**REQUEST**
All lines from the one with "Continue the three.js" through the one with "- 0.2), MUSTARD);", and only those, are to be reproduced exactly, both ends included.

**DATA**
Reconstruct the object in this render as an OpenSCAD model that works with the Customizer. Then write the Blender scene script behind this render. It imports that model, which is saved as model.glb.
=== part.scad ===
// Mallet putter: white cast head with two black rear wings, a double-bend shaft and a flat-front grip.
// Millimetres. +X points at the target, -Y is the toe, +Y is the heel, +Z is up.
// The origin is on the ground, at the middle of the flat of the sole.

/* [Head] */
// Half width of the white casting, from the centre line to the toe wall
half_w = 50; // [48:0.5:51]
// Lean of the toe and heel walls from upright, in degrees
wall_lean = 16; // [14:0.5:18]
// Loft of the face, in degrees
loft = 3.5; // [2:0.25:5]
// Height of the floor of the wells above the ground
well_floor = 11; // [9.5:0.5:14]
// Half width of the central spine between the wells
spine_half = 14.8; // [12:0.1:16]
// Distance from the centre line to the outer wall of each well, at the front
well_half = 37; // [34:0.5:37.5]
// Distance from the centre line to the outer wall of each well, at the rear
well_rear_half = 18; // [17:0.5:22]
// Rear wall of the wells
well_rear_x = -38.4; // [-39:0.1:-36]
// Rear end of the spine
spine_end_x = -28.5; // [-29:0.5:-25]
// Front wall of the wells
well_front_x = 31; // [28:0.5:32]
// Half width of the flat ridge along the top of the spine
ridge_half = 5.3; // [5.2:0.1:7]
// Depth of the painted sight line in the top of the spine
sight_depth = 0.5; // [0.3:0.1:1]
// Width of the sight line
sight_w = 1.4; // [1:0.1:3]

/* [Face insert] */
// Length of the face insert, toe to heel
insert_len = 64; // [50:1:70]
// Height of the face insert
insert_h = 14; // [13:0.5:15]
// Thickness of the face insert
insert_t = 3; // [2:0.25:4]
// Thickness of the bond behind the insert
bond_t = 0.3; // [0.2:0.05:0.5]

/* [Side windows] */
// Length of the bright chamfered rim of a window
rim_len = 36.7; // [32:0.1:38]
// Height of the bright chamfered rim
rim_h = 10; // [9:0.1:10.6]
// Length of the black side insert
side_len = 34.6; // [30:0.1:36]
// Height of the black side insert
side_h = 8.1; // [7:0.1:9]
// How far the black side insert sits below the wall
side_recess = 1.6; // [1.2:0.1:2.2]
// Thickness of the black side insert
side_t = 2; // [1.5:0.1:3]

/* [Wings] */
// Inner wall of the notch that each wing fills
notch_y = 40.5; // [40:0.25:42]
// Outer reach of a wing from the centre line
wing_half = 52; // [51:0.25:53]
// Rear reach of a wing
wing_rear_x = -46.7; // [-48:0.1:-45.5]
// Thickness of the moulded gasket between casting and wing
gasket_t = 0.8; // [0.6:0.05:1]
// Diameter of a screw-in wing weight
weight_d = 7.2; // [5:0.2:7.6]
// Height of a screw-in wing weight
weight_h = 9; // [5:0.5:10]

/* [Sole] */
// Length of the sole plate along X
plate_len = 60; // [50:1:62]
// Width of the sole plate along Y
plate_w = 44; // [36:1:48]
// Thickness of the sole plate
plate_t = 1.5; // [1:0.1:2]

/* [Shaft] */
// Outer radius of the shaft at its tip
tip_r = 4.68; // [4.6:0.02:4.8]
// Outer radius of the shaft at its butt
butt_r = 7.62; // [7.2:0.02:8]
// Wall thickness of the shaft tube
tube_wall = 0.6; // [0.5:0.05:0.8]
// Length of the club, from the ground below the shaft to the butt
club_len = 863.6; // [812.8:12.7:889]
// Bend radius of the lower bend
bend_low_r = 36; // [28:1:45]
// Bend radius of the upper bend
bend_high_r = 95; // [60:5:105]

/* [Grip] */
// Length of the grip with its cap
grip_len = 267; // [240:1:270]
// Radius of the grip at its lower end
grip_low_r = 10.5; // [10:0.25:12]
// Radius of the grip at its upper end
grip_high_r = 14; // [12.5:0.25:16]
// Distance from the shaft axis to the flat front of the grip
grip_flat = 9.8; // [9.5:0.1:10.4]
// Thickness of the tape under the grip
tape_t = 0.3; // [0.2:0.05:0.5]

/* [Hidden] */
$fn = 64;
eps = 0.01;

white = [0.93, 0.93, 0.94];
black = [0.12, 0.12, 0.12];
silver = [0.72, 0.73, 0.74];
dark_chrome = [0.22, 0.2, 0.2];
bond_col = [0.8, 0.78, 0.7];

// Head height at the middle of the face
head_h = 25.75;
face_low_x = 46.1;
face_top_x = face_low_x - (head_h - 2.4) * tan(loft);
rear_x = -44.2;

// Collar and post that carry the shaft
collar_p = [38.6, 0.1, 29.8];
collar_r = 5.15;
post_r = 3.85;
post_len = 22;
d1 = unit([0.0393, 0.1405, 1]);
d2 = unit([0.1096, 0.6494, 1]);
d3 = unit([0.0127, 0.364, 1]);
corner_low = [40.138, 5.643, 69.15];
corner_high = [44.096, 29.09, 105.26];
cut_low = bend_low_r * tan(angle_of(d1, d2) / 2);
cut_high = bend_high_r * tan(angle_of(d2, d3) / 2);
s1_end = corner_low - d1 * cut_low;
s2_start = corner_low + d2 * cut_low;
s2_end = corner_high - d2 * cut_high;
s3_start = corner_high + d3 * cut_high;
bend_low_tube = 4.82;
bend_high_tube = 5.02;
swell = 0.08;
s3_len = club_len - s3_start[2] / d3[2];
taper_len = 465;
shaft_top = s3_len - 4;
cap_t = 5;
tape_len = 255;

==

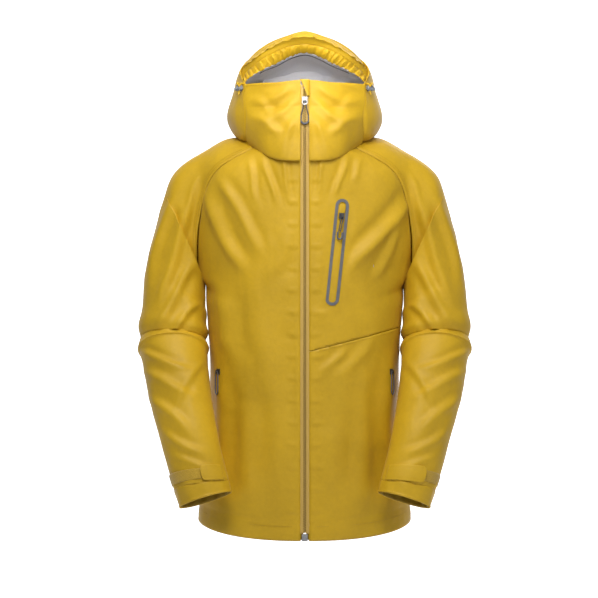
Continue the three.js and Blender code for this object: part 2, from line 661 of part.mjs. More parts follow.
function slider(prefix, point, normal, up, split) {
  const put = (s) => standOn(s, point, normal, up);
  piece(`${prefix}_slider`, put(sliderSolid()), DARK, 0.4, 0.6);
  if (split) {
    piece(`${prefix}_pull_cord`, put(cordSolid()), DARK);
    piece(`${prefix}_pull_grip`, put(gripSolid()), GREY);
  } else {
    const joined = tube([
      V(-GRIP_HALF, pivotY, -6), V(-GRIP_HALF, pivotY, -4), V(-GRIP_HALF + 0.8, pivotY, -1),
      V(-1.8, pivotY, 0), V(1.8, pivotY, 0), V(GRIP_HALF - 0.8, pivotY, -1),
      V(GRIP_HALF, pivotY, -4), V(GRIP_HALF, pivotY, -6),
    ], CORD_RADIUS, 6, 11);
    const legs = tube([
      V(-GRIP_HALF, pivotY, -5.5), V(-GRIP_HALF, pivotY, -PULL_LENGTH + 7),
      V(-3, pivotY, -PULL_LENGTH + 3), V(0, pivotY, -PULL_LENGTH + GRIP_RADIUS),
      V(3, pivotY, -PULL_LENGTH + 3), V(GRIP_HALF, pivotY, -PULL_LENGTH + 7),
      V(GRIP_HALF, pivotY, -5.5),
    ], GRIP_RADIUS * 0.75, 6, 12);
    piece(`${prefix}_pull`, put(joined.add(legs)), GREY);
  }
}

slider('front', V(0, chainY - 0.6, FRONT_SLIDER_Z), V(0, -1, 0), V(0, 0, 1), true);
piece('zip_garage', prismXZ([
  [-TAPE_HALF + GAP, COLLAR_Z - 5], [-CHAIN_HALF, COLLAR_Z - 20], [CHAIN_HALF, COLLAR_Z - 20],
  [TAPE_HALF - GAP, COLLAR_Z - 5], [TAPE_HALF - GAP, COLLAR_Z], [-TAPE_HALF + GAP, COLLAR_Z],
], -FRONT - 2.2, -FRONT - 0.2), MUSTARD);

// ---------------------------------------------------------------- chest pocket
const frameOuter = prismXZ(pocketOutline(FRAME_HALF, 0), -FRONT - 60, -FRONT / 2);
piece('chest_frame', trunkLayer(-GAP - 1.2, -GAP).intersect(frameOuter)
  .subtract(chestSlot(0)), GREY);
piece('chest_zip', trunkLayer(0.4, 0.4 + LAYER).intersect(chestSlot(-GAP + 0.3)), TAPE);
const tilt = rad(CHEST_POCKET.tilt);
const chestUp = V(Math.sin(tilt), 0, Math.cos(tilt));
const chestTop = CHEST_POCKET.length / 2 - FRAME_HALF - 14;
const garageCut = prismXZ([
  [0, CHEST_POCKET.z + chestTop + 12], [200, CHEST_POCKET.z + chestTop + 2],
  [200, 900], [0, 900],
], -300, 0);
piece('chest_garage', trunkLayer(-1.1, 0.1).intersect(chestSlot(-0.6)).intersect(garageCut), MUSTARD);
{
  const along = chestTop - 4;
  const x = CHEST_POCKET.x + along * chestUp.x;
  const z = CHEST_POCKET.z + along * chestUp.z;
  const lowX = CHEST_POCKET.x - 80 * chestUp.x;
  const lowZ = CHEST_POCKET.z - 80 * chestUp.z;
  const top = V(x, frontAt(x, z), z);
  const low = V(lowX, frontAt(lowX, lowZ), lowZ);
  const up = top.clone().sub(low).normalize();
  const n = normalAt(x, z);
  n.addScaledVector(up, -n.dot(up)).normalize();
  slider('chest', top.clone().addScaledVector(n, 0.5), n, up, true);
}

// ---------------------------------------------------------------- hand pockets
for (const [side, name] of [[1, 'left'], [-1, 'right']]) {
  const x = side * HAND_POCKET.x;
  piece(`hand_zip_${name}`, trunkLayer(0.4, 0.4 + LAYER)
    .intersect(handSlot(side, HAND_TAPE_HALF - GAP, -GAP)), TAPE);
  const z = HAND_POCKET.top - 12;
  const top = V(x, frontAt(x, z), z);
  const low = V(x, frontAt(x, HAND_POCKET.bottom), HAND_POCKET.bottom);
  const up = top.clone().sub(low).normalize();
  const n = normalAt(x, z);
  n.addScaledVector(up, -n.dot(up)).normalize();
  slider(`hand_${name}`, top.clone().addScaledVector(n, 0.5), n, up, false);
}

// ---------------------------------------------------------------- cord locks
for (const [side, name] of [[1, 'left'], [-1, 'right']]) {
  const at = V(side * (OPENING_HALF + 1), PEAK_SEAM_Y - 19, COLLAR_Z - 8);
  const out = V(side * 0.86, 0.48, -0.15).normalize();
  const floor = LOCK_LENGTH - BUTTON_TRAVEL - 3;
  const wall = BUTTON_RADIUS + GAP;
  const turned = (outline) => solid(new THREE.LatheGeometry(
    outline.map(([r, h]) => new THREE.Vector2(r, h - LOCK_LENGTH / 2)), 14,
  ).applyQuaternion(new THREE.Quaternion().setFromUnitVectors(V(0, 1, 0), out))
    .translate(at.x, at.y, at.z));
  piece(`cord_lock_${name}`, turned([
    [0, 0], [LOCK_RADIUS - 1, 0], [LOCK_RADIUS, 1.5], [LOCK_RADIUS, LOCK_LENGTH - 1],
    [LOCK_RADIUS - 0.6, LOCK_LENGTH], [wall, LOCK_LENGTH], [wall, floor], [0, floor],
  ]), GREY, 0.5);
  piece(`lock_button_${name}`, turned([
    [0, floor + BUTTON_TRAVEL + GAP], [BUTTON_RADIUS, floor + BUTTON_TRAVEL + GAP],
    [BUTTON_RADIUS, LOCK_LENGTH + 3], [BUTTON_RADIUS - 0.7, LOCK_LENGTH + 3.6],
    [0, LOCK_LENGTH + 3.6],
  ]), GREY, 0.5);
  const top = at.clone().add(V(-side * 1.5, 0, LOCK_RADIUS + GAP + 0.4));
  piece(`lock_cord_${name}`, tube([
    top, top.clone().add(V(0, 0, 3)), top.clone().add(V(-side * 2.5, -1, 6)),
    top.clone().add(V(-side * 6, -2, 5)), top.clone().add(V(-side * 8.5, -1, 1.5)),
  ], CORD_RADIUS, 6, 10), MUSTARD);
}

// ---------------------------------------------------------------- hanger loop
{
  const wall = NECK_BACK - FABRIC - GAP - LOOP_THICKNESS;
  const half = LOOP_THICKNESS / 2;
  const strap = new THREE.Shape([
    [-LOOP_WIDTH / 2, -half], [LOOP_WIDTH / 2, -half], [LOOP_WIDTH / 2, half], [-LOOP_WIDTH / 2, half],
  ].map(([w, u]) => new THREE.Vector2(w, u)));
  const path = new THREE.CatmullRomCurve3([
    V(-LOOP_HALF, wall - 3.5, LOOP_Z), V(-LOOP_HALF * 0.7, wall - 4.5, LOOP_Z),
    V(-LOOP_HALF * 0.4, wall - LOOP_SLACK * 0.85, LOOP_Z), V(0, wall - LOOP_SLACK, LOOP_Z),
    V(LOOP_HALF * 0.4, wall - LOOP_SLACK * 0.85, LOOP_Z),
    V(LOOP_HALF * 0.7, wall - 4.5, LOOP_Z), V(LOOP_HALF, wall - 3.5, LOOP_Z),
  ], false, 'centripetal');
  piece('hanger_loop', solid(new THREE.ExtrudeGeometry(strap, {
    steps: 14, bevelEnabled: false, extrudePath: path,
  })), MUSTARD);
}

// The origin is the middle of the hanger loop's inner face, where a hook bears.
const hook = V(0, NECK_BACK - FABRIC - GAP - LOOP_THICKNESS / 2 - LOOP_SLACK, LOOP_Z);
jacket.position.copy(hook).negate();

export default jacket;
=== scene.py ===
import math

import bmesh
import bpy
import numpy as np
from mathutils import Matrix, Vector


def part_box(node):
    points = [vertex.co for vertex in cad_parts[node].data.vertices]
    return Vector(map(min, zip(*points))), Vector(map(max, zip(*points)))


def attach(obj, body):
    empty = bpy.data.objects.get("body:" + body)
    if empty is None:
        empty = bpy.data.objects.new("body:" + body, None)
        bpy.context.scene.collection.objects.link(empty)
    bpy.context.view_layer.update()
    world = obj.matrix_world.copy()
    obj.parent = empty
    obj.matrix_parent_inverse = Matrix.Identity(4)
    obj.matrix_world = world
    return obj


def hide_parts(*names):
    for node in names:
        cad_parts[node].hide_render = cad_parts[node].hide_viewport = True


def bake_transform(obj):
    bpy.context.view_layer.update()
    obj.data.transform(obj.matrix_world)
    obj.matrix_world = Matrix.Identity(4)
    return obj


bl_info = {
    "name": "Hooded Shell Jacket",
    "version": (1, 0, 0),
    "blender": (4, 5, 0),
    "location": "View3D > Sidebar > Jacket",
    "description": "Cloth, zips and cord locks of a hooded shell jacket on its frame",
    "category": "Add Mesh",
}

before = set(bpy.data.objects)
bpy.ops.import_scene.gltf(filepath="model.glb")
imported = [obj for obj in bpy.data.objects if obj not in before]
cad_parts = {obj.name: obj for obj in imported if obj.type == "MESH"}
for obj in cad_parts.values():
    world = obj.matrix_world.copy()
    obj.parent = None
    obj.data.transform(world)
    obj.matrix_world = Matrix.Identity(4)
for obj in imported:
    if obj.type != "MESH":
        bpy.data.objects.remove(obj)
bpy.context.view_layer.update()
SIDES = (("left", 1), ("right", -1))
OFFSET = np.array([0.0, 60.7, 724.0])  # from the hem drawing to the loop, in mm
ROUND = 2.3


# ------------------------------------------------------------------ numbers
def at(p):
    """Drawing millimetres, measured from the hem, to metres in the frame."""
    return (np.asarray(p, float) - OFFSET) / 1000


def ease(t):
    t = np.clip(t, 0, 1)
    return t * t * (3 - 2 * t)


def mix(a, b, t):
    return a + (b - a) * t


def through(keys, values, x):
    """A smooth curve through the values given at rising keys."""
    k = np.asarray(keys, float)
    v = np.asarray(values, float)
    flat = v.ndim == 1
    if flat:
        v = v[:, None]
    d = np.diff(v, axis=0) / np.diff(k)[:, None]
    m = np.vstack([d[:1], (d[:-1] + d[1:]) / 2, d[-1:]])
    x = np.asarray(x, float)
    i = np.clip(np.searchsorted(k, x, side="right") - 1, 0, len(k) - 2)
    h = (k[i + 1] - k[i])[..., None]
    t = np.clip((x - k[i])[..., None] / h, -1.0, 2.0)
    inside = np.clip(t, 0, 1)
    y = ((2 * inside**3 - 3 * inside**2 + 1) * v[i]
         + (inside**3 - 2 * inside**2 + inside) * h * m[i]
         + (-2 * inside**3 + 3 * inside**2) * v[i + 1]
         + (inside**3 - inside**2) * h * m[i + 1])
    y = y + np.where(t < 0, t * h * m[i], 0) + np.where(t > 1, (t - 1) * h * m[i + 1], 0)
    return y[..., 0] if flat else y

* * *

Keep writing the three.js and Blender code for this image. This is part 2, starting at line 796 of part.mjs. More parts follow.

**PROBLEM SOLUTION**
Continue the three.js and Blender code for this object: part 2, from line 661 of part.mjs. More parts follow.
function slider(prefix, point, normal, up, split) {
  const put = (s) => standOn(s, point, normal, up);
  piece(`${prefix}_slider`, put(sliderSolid()), DARK, 0.4, 0.6);
  if (split) {
    piece(`${prefix}_pull_cord`, put(cordSolid()), DARK);
    piece(`${prefix}_pull_grip`, put(gripSolid()), GREY);
  } else {
    const joined = tube([
      V(-GRIP_HALF, pivotY, -6), V(-GRIP_HALF, pivotY, -4), V(-GRIP_HALF + 0.8, pivotY, -1),
      V(-1.8, pivotY, 0), V(1.8, pivotY, 0), V(GRIP_HALF - 0.8, pivotY, -1),
      V(GRIP_HALF, pivotY, -4), V(GRIP_HALF, pivotY, -6),
    ], CORD_RADIUS, 6, 11);
    const legs = tube([
      V(-GRIP_HALF, pivotY, -5.5), V(-GRIP_HALF, pivotY, -PULL_LENGTH + 7),
      V(-3, pivotY, -PULL_LENGTH + 3), V(0, pivotY, -PULL_LENGTH + GRIP_RADIUS),
      V(3, pivotY, -PULL_LENGTH + 3), V(GRIP_HALF, pivotY, -PULL_LENGTH + 7),
      V(GRIP_HALF, pivotY, -5.5),
    ], GRIP_RADIUS * 0.75, 6, 12);
    piece(`${prefix}_pull`, put(joined.add(legs)), GREY);
  }
}

slider('front', V(0, chainY - 0.6, FRONT_SLIDER_Z), V(0, -1, 0), V(0, 0, 1), true);
piece('zip_garage', prismXZ([
  [-TAPE_HALF + GAP, COLLAR_Z - 5], [-CHAIN_HALF, COLLAR_Z - 20], [CHAIN_HALF, COLLAR_Z - 20],
  [TAPE_HALF - GAP, COLLAR_Z - 5], [TAPE_HALF - GAP, COLLAR_Z], [-TAPE_HALF + GAP, COLLAR_Z],
], -FRONT - 2.2, -FRONT - 0.2), MUSTARD);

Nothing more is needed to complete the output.